## Instruction
Quote, with no changes, the lines that run from the top of the material to the line with "neck_radius = 0.80", both included.

..........

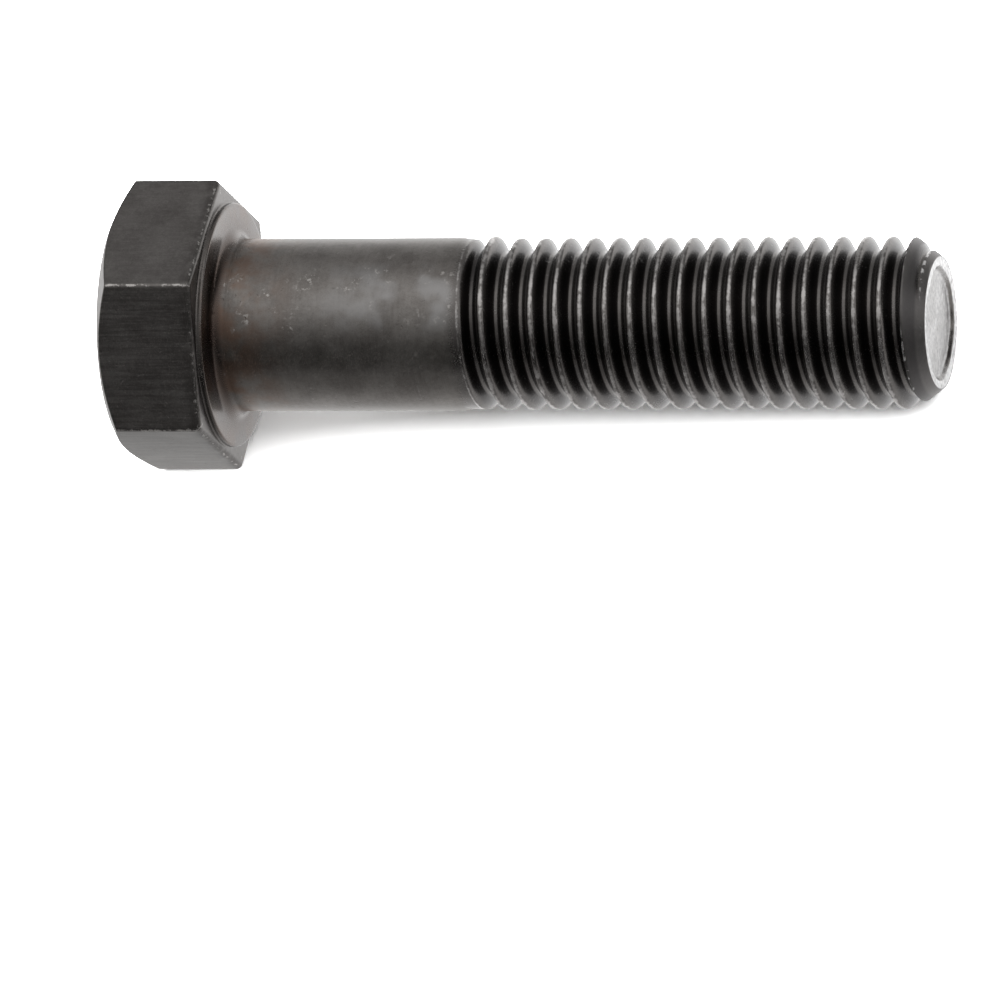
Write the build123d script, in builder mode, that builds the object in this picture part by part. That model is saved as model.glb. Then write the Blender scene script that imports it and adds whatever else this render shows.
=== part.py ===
"""Hex bolt, part-threaded: M12 x 1.75 x 50, one forged and rolled piece of steel.

The bolt lies along X. The origin is the centre of the bearing face under the head, the head
is on the -X side, the thread ends at +X, and two of the six flats face up and down (+Z, -Z).
Lengths are in millimetres.
"""
from build123d import *
from math import ceil, cos, radians, sin, sqrt, tan
import os

# Sizes of the bolt as a whole
nominal_diameter = 12.0
length = 50.0               # bearing face to the end of the point
across_flats = 17.87        # 18 nominal, and heads are made a little under it
head_height = 7.5           # bearing face to the top of the head

# Head
flat_corner_radius = 0.30   # the six long edges of the hexagon
crown_margin = 0.47         # the round top stays this far inside the flats
crown_angle = 30.0          # slope of the cone that trims the six top corners
washer_face_height = 0.40
washer_face_margin = 0.53   # the washer face stays this far inside the flats
neck_radius = 0.80          # rounding where the shank meets the bearing face

# Shank and thread
shank_undersize = 0.13      # the plain shank is this much under the nominal diameter
plain_length = 16.2         # bearing face to the first trace of thread
runout_length = 2.2         # over which the groove reaches its full depth
pitch = 1.75
flank_angle = 30.0          # of each flank, from square to the axis
crest_undersize = 0.17      # what the 6g tolerance takes off the crest, pitch and root diameters
pitch_undersize = 0.10
root_undersize = 0.06
crest_position = 18.46      # where one of the crests crosses the +Y side
root_dip = 0.01             # how far the root's rounding reaches under the core's surface
root_gap = 0.05             # from the middle of the groove to the edge of the ridge
foot_depth = 0.20           # how deep the ridge is rooted in the core

# Point
point_step = 0.35           # the end face stays this far inside the bottom of the groove
point_angle = 53.0          # of the chamfer, from square to the axis
point_rim = 0.60            # flat ring left round the shallow pan in the end face
pan_depth = 0.30
pan_angle = 35.0            # slope of the pan's wall, from the end face

# Marks on the top of the head: a dot and a dash, like the hour marks of a clock
mark_depth = 0.25
mark_margin = 2.2           # from the edge of the round top to the marks' middles
dot_radius = 0.75
dot_angle = 90.0
dash_length = 2.6
dash_width = 0.9
dash_angle = 240.0

# Radii that follow from these. The thread is the ISO metric one, cut from a sharp triangle.
triangle_height = pitch / 2 / tan(radians(flank_angle))
crest_radius = (nominal_diameter - crest_undersize) / 2
pitch_radius = (nominal_diameter - pitch_undersize) / 2 - triangle_height * 3 / 8
root_radius = (nominal_diameter - root_undersize) / 2 - triangle_height * 17 / 24
shank_radius = (nominal_diameter - shank_undersize) / 2
flat_distance = across_flats / 2
corner_distance = flat_distance / cos(radians(30))
crown_radius = flat_distance - crown_margin
washer_face_radius = flat_distance - washer_face_margin
point_radius = root_radius - point_step
pan_radius = point_radius - point_rim

# Outline of the ridge, across it from its middle: a rounded crest, straight flanks, and the
# roundings of the two roots. Groove and ridge are equally wide on the pitch radius, and every
# rounding meets its flank smoothly. The root roundings dip just under the core's surface.
crest_rounding = triangle_height / 2 - (crest_radius - pitch_radius)
crest_edge = crest_rounding * cos(radians(flank_angle))
crest_edge_radius = crest_radius - crest_rounding * (1 - sin(radians(flank_angle)))
root_bottom = root_radius - root_dip
root_rounding = triangle_height / 2 - (pitch_radius - root_bottom)
root_edge = pitch / 2 - root_rounding * cos(radians(flank_angle))
root_edge_radius = root_bottom + root_rounding * (1 - sin(radians(flank_angle)))

# The ridge starts inside the shank, with a crest on the +Z side, and runs on past the end
crest_at_top = crest_position + pitch / 4
ridge_start = crest_at_top - pitch * ceil((crest_at_top - plain_length) / pitch)
ridge_turns = ceil((length - ridge_start) / pitch) + 1
ridge_end = ridge_start + ridge_turns * pitch


def root_point(offset):
    """Point of the root's rounding, an offset along the axis from the middle of the groove."""
    height = root_rounding - sqrt(root_rounding**2 - offset**2)
    return (pitch / 2 - offset, root_bottom + height)


def mirrored(point):
    return (-point[0], point[1])


with BuildPart() as hex_bolt:
    # Core, from the ridge's first turn to past the end of the bolt
    with BuildSketch(Plane.YZ.offset(ridge_start)):
        Circle(root_radius)
    extrude(amount=ridge_end - ridge_start)

    # Ridge of the thread: its outline carried along a right-hand helix, one turn after another
    crest_start = (crest_edge, crest_edge_radius)
    root_start = (root_edge, root_edge_radius)
    root_middle = root_point((pitch / 2 - root_edge) / 2)
    root_end = root_point(root_gap)
    foot = (pitch / 2 - root_gap, root_bottom - foot_depth)
    with BuildSketch(Plane((ridge_start, 0, 0), (1, 0, 0), (0, -1, 0))) as ridge_outline:
        with BuildLine():
            ThreePointArc(mirrored(crest_start), (0, crest_radius), crest_start)
            Line(crest_start, root_start)
            ThreePointArc(root_start, root_middle, root_end)
            Polyline(root_end, foot, mirrored(foot), mirrored(root_end))
            ThreePointArc(mirrored(root_end), mirrored(root_middle), mirrored(root_start))
            Line(mirrored(root_start), mirrored(crest_start))
        make_face()
    with BuildLine() as ridge_path:
        for turn in range(ridge_turns):
            turn_start = (ridge_start + turn * pitch, 0, 0)
            Helix(pitch, pitch, pitch_radius, turn_start, (1, 0, 0))
    sweep(ridge_outline.sketch, path=ridge_path.wire(), is_frenet=True)

    # Point: the threaded rod trimmed to length, chamfered, and sunk in the middle of its end face
    waste_radius = nominal_diameter
    point_foot = length - (waste_radius - point_radius) * tan(radians(point_angle))
    pan_floor = pan_radius - pan_depth / tan(radians(pan_angle))
    with BuildSketch(Plane.XY) as point_waste:
        with BuildLine():
            Polyline(
                (length - pan_depth, 0),
                (length - pan_depth, pan_floor),
                (length, pan_radius),
                (length, point_radius),
                (point_foot, waste_radius),
                (ridge_end + pitch, waste_radius),
                (ridge_end + pitch, 0),
                close=True,
            )
        make_face()
    revolve(axis=Axis.X, mode=Mode.SUBTRACT)

    # Washer face, neck and plain shank, and the cone up which the groove runs out
    neck_start = (0, shank_radius + neck_radius)
    neck_end = (neck_radius, shank_radius)
    core_end = plain_length + 2 * runout_length
    with BuildSketch(Plane.XY) as shank_outline:
        with BuildLine():
            Polyline(
                (-washer_face_height, 0),
                (-washer_face_height, washer_face_radius),
                (0, washer_face_radius),
                neck_start,
            )
            RadiusArc(neck_start, neck_end, neck_radius)
            Polyline(
                neck_end,
                (plain_length, shank_radius),
                (core_end, 2 * root_radius - shank_radius),
                (core_end, 0),
                (-washer_face_height, 0),
            )
        make_face()
    revolve(axis=Axis.X)

    # Head: a hexagon behind the washer face, its top corners trimmed by a cone
    waste_width = corner_distance + washer_face_margin - crown_radius
    with BuildSketch(Plane.YZ.offset(-washer_face_height)) as hexagon:
        RegularPolygon(flat_distance, side_count=6, major_radius=False)
        fillet(hexagon.vertices(), radius=flat_corner_radius)
    extrude(amount=washer_face_height - head_height)
    with BuildSketch(Plane.XY) as corner_waste:
        with BuildLine():
            Polyline(
                (-head_height, crown_radius),
                (waste_width * tan(radians(crown_angle)) - head_height, crown_radius + waste_width),
                (-head_height, crown_radius + waste_width),
                close=True,
            )
        make_face()
    revolve(axis=Axis.X, mode=Mode.SUBTRACT)

    # Marks sunk into the top of the head
    with BuildSketch(Plane.YZ.offset(-head_height)) as marks:
        with PolarLocations(crown_radius - mark_margin, 1, start_angle=dot_angle):
            Circle(dot_radius)
        with PolarLocations(crown_radius - mark_margin, 1, start_angle=dash_angle):
            SlotOverall(dash_length, dash_width)
    extrude(amount=mark_depth, mode=Mode.SUBTRACT)

hex_bolt.part.label = "hex_bolt"
os.makedirs("parts", exist_ok=True)
export_step(hex_bolt.part, "parts/hex_bolt.step")

print(f"crest {crest_radius:.3f}, pitch {pitch_radius:.3f}, root {root_radius:.3f} mm radius")
print(f"volume {hex_bolt.part.volume:.0f} mm3, solids {len(hex_bolt.part.solids())}")
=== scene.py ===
# %% [markdown]
# # A blackened steel hex bolt
#
# The real bolt is one piece of steel. Its head was forged in a die, its thread was rolled or
# cut on the end of the plain shank, and the whole piece was blackened and oiled. So this
# lesson ends with one closed mesh. The forged blank, which is the head, neck, shank and end
# face, is a mesh built row by row in Python. The thread follows a rule, so Geometry Nodes
# roll it and weld it to the blank. The bolt lies along X, with the origin in the middle of
# the bearing face under the head.

# %% Load the fixed frame
from math import atan2, ceil, cos, pi, radians, sin, sqrt, tan

import bpy
from mathutils import Matrix, Vector, noise


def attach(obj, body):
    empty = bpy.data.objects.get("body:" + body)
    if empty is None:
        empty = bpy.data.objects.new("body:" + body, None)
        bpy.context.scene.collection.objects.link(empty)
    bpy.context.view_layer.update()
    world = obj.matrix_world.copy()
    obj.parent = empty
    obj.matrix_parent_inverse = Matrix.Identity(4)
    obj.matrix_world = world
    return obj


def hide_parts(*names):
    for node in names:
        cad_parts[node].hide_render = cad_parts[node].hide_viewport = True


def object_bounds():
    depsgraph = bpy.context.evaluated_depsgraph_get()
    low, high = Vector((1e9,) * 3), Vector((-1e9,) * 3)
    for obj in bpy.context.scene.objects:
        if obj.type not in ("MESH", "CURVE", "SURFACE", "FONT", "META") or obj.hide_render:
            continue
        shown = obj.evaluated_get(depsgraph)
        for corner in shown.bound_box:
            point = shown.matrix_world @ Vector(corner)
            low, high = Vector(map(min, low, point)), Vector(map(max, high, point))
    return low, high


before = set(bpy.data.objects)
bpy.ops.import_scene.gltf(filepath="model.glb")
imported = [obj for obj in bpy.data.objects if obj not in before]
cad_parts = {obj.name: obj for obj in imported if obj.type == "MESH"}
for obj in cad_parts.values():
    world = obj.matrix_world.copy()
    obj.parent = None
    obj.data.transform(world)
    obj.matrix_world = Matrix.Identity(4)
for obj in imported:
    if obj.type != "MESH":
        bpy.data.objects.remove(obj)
cad_box = [list(corner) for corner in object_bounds()]
MM = 0.001


def in_mm(metres):
    return [round(value / MM, 2) for value in metres]


print("frame from", in_mm(cad_box[0]), "to", in_mm(cad_box[1]), "mm")

# %% [markdown]
# ## The sizes
#
# Every size is in millimetres, as on a workshop drawing, and is turned into metres only where
# a mesh is written. The length, the head height and half the width across flats are read
# from the frame, so the visible bolt can't drift away from the model that it stands for.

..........

## Response to this exercise
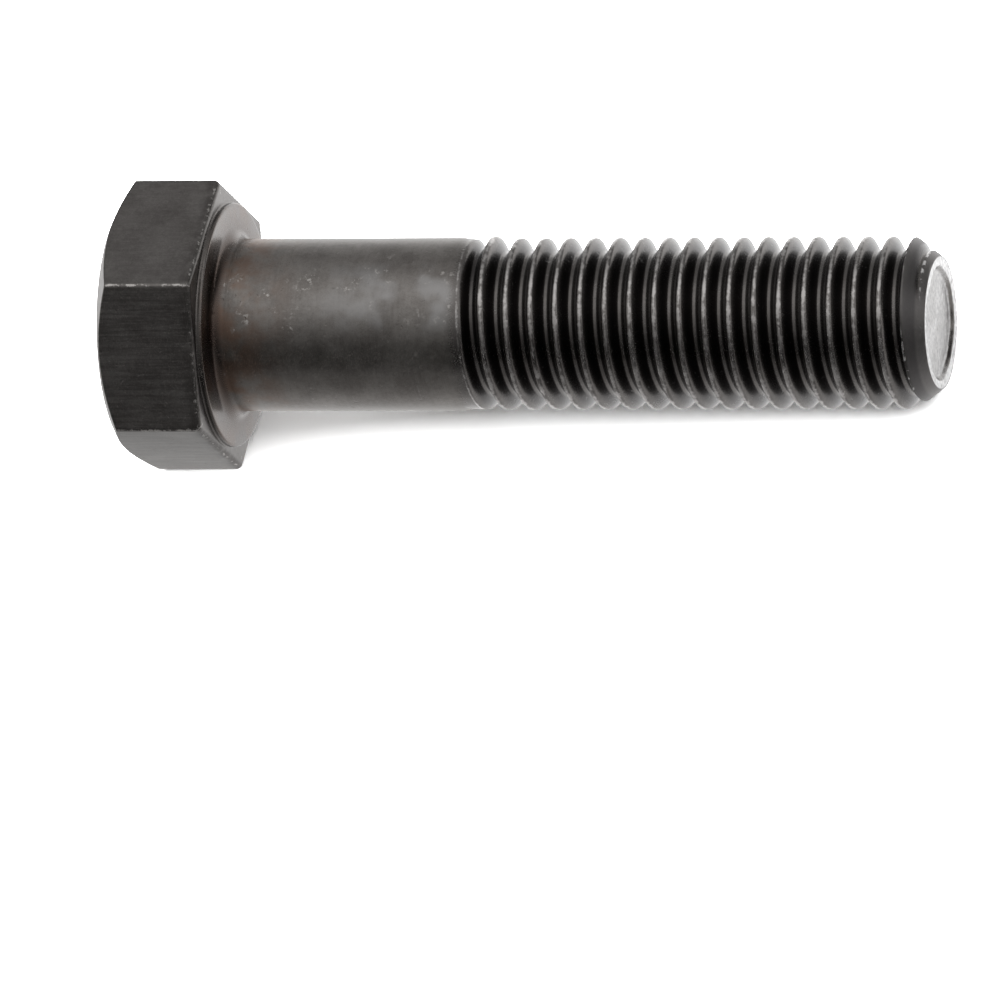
Write the build123d script, in builder mode, that builds the object in this picture part by part. That model is saved as model.glb. Then write the Blender scene script that imports it and adds whatever else this render shows.
=== part.py ===
"""Hex bolt, part-threaded: M12 x 1.75 x 50, one forged and rolled piece of steel.

The bolt lies along X. The origin is the centre of the bearing face under the head, the head
is on the -X side, the thread ends at +X, and two of the six flats face up and down (+Z, -Z).
Lengths are in millimetres.
"""
from build123d import *
from math import ceil, cos, radians, sin, sqrt, tan
import os

# Sizes of the bolt as a whole
nominal_diameter = 12.0
length = 50.0               # bearing face to the end of the point
across_flats = 17.87        # 18 nominal, and heads are made a little under it
head_height = 7.5           # bearing face to the top of the head

# Head
flat_corner_radius = 0.30   # the six long edges of the hexagon
crown_margin = 0.47         # the round top stays this far inside the flats
crown_angle = 30.0          # slope of the cone that trims the six top corners
washer_face_height = 0.40
washer_face_margin = 0.53   # the washer face stays this far inside the flats
neck_radius = 0.80          # rounding where the shank meets the bearing face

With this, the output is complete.